Questa Corte ha, peraltro, ritenuto (Sez. 4 penale, Sentenza n. 7188 del 10/01/2018 Ud., dep. 14/02/2018, Rv. 272221 – 01) che, in tema di prevenzione degli infortuni sul lavoro, il committente, anche nel caso di subappalto, è titolare di una posizione di garanzia idonea a fondare la sua responsabilità per l’infortunio, sia per la scelta dell’impresa sia in caso di omesso controllo dell’adozione, da parte dell’appaltatore, delle misure generali di tutela della salute e della sicurezza sui luoghi di lavoro. Si è anche affermato (Sez. 4
penale, Sentenza n. 28728 del 22/09/2020 Ud., dep. 16/10/2020, Rv. 280049 – 01) che, in materia di infortuni sul lavoro, in caso di lavori svolti in esecuzione di un contratto di appalto, sussiste la responsabilità del committente che, pur non ingerendosi nella esecuzione dei lavori, abbia omesso di verificare l’idoneità tecnicoprofessionale dell’impresa e dei lavoratori autonomi prescelti in relazione anche alla pericolosità dei lavori affidati, poiché l’obbligo di verifica di cui all’art.90, lett. a) del D. Lgs n.81 del 2008 non può risolversi nel solo controllo dell’iscrizione dell’appaltatore nel registro delle imprese, che integra un adempimento di carattere amministrativo.

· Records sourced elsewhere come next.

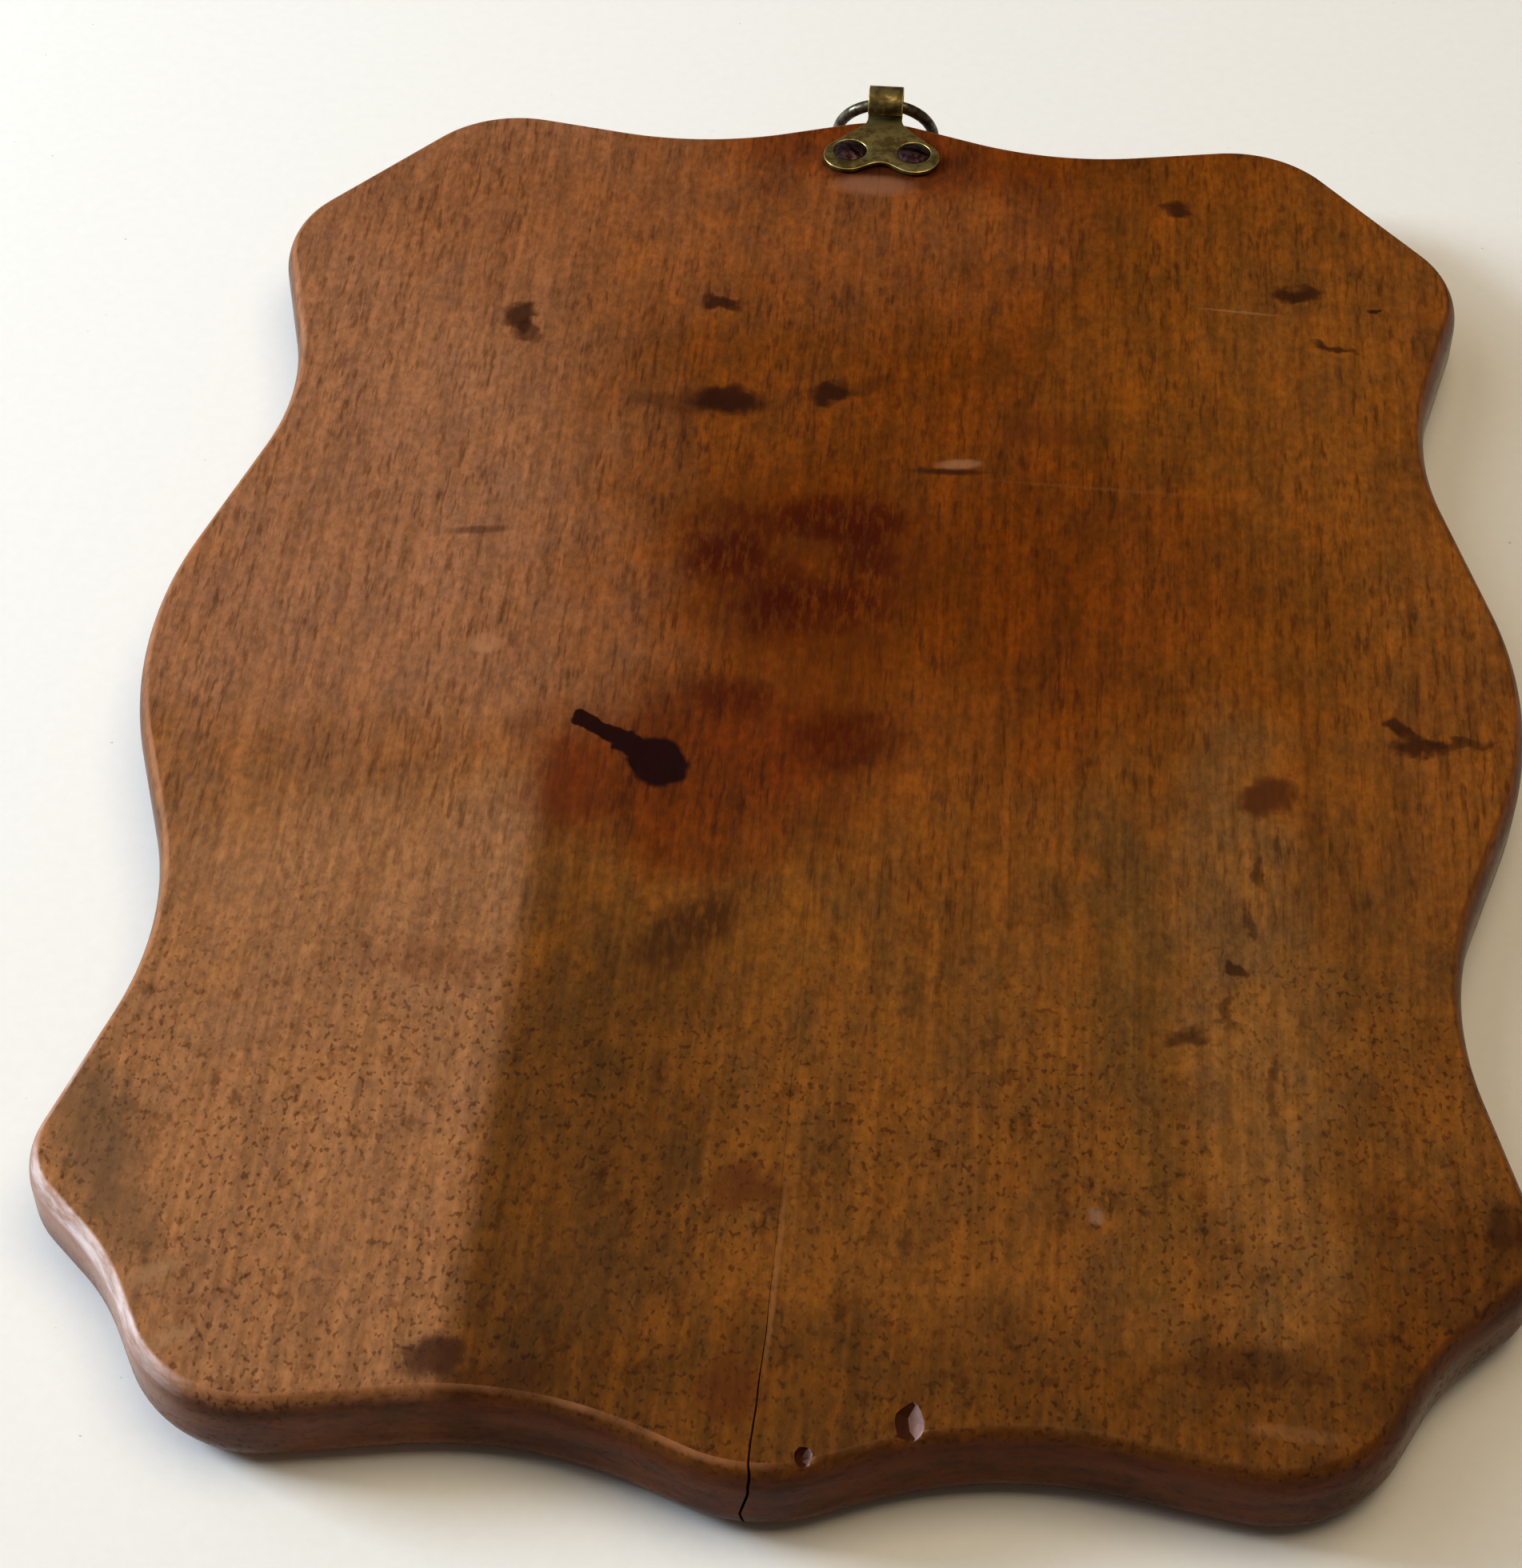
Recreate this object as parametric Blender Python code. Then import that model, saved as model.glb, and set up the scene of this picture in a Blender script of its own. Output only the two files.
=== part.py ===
"""A shield-shaped wooden plaque, lying face down, with the brass ring hanger that it hangs by.

Frame: metres, +Z up. The origin is the centre of the plaque's front face, which lies at z = 0.
The back face is up, +Y points to the end that carries the hanger and +X to the right of the back.
Dimensions are written in millimetres and turned into metres by mm().
"""

import math

import bmesh
import bpy
from mathutils import Vector

# Board
THICKNESS = 14.5
BACK_INSET = 1.6          # how far the back face stays inside the widest outline
BACK_ROUND = 4.5          # depth of the round below the back face
FRONT_INSET = 3.0
FRONT_ROUND = 5.5
ARRIS = math.radians(60)  # the round ends here, so that it meets the face at a crisp edge
ROUND_ROWS = 4
OUTLINE_STEP = 5.0        # longest chord along the outline
CONVEX = 1
HOLLOW = -1

# The outline's right half, clockwise from the top point: centre x, centre y, radius, side.
# The circles are joined by their common tangents, and the left half mirrors the right.
OUTLINE = (
    (0.0, 113.0, 19.5, CONVEX),
    (33.5, 181.5, 56.0, HOLLOW),
    (60.0, 109.5, 19.5, CONVEX),
    (109.5, 135.5, 35.0, HOLLOW),
    (77.0, 92.0, 18.0, CONVEX),
    (140.5, 58.0, 52.0, HOLLOW),
    (31.0, 2.0, 69.0, CONVEX),
    (145.0, -53.0, 56.5, HOLLOW),
    (84.5, -90.5, 12.0, CONVEX),
    (112.5, -129.5, 35.5, HOLLOW),
    (62.0, -109.5, 18.5, CONVEX),
    (35.0, -180.5, 56.0, HOLLOW),
    (0.0, -110.0, 22.5, CONVEX),
)

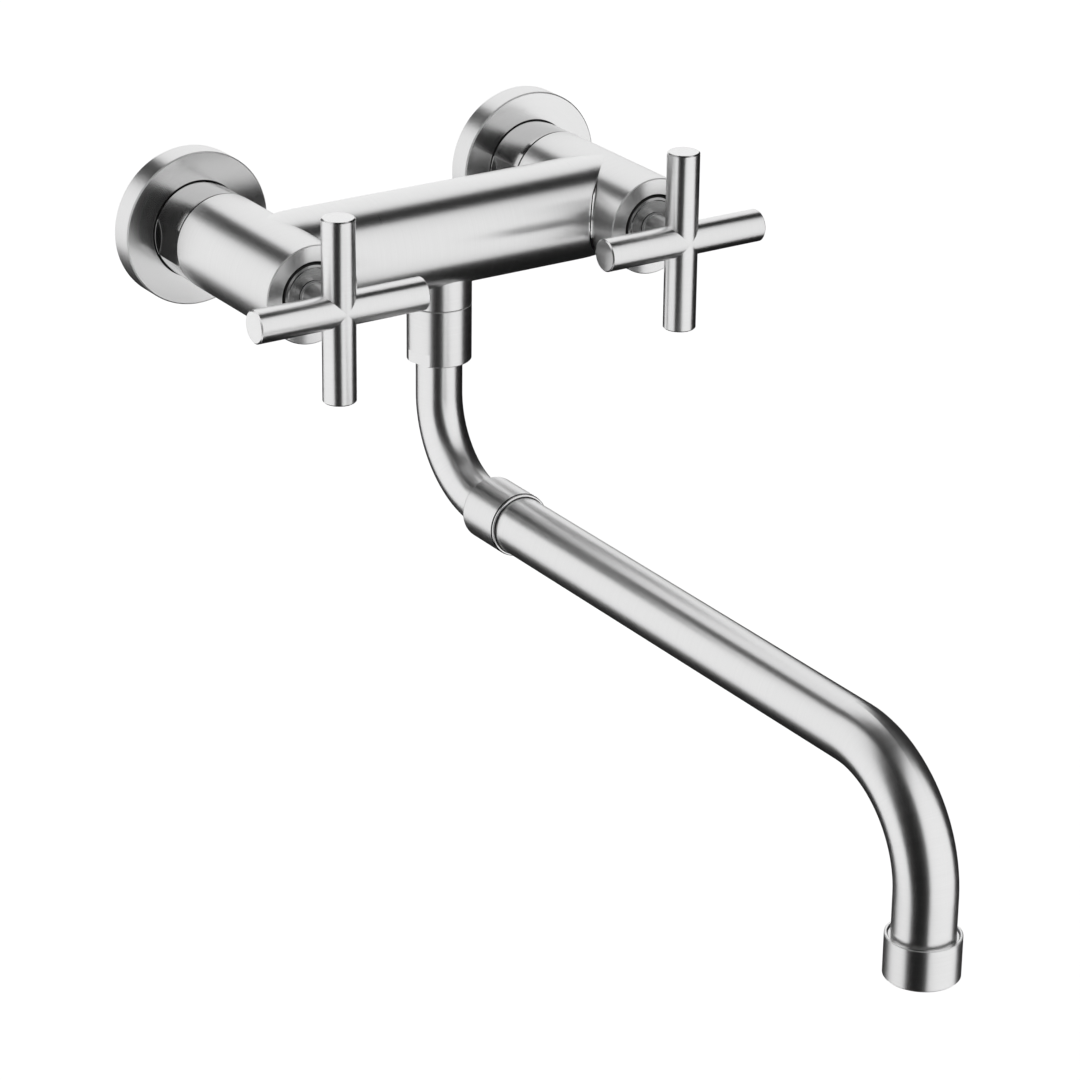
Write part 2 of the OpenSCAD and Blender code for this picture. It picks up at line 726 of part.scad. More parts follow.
// Plastic jet former: a cup with rings of slots in its floor
module jet_former() {
    former_top = wide_end_z + regulator_seal_t;
    floor_t = 1.6;
    web = 1;
    slot_w = 1.4;
    color(nylon) at_outlet() difference() {
        turned([
            [0, sleeve_lip_z], [former_d / 2, sleeve_lip_z], [former_d / 2, former_top],
            [former_d / 2 - 1.4, former_top], [former_d / 2 - 1.4, sleeve_lip_z - floor_t],
            [0, sleeve_lip_z - floor_t]
        ]);
        for (row = [1 : jet_rings]) {
            row_r = row * (slot_w + web);
            translate([0, 0, sleeve_lip_z - floor_t - eps]) difference() {
                ring(2 * row_r + slot_w, 2 * row_r - slot_w, floor_t + 2 * eps);
                for (spoke = [0 : 60 : 120])
                    rotate(spoke + 30 * row)
                        cube([4 * row_r, web, 4 * (floor_t + eps)], center = true);
            }
        }
    }
}

rosette(-1);  // rosette_left
rosette(1);  // rosette_right
wall_union(-1);  // wall_union_left
wall_union(1);  // wall_union_right
union_nut(-1);  // union_nut_left
union_nut(1);  // union_nut_right
inlet_seals();
inlet_strainers();
arm(-1);  // arm_left
arm(1);  // arm_right
bridge();
headwork(-1);  // headwork_left
headwork(1);  // headwork_right
seat_seals();
fixed_discs();
thrust_washers();
turning_disc(-1);  // turning_disc_left
turning_disc(1);  // turning_disc_right
spindle(-1);  // spindle_left
spindle(1);  // spindle_right
spindle_seals(-1);  // spindle_seals_left
spindle_seals(1);  // spindle_seals_right
handle(-1);  // handle_left
handle(1);  // handle_right
grub_screw(-1);  // grub_screw_left
grub_screw(1);  // grub_screw_right
outlet_boss();
swivel_nut();
slip_rings();
spout_tail();
tail_seals();
spout_elbow();
guide_ring();
slide_collar();
collar_ring();
slide_bush();
slide_seals();
spout_tube();
stop_ring();
guide_rail();
outlet_adapter();
regulator_sleeve();
regulator_seal();
jet_former();
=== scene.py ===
import math
import bmesh
import bpy
from mathutils import Matrix, Vector


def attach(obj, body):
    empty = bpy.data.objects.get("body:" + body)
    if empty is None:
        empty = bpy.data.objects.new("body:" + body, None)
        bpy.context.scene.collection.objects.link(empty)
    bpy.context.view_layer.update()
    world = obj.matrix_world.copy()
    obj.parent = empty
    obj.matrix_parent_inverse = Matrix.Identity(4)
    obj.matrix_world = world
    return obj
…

L’adempimento di un obbligo di legge da parte del committente non implica necessariamente la conclusione di un contratto d’opera con il professionista in quanto, sulla base dell’interpretazione del contratto concluso tra la RAGIONE_SOCIALE e la RAGIONE_SOCIALE, la Corte d’appello ha accertato che esso comprendeva anche le spese per la progettazione e l’adeguamento degli impianti di illuminazione e condizionamento, e, tra questi, anche degli impianti di sicurezza.
La Corte d’appello, oltre alla plausibile interpretazione dell’accordo quadro tra committente ed appaltatore, ha valorizzato, senza incorrere nella violazione dei criteri ermeneutici, il contenuto dell’accordo concluso raggiunto tra RAGIONE_SOCIALE ed il ricorrente in ordine al compenso, accordo al quale la RAGIONE_SOCIALE era rimasta estranea.
Si tratta di elementi di carattere testuale dai quali è stata desunta la volontà della RAGIONE_SOCIALE di obbligarsi al pagamento del compenso in favore del professionista secondo un’interpretazione condotta alla stregua dei criteri di cui agli artt.1362 e segg. c.c., per nulla scalfiti dalla lettera di incarico della RAGIONE_SOCIALE, che a tali accordi era rimasta estranea ed aveva conferito l’incarico al ricorrente, quale destinataria degli obblighi previsti dall’art.17 del D. Lgs n.81 del 2008.
Il ricorso va pertanto rigettato.
Le spese seguono la soccombenza e vanno liquidate in dispositivo in favore della RAGIONE_SOCIALE
Ai sensi dell’art.13, comma 1 quater, del DPR 115/2002, va dato atto della sussistenza dei presupposti per il versamento, da parte del ricorrente di un ulteriore importo a titolo di contributo unificato pari a quello previsto per il ricorso, a norma del comma 1-bis dello stesso art.13, se dovuto.
P.Q.M.
rigetta il ricorso e condanna la parte ricorrente al pagamento, in favore della parte controricorrente, delle spese del giudizio di legittimità, che liquida in € 3000,00 per compensi in favore della RAGIONE_SOCIALE, oltre alle spese forfettarie nella misura del 15%, agli esborsi liquidati in Euro 200,00 ed agli accessori di legge.
Ai sensi del D.P.R. n. 115 del 2002, art. 13, comma 1 quater, dà atto della sussistenza dei presupposti processuali per il versamento, da parte del ricorrente, di un ulteriore importo a titolo di contributo unificato pari a quello previsto per il ricorso, a norma dello stesso art. 13, comma 1-bis, se dovuto.
Così deciso in Roma, nella Camera di Consiglio della Seconda Sezione Civile della Corte di cassazione, in data 7 maggio 2024.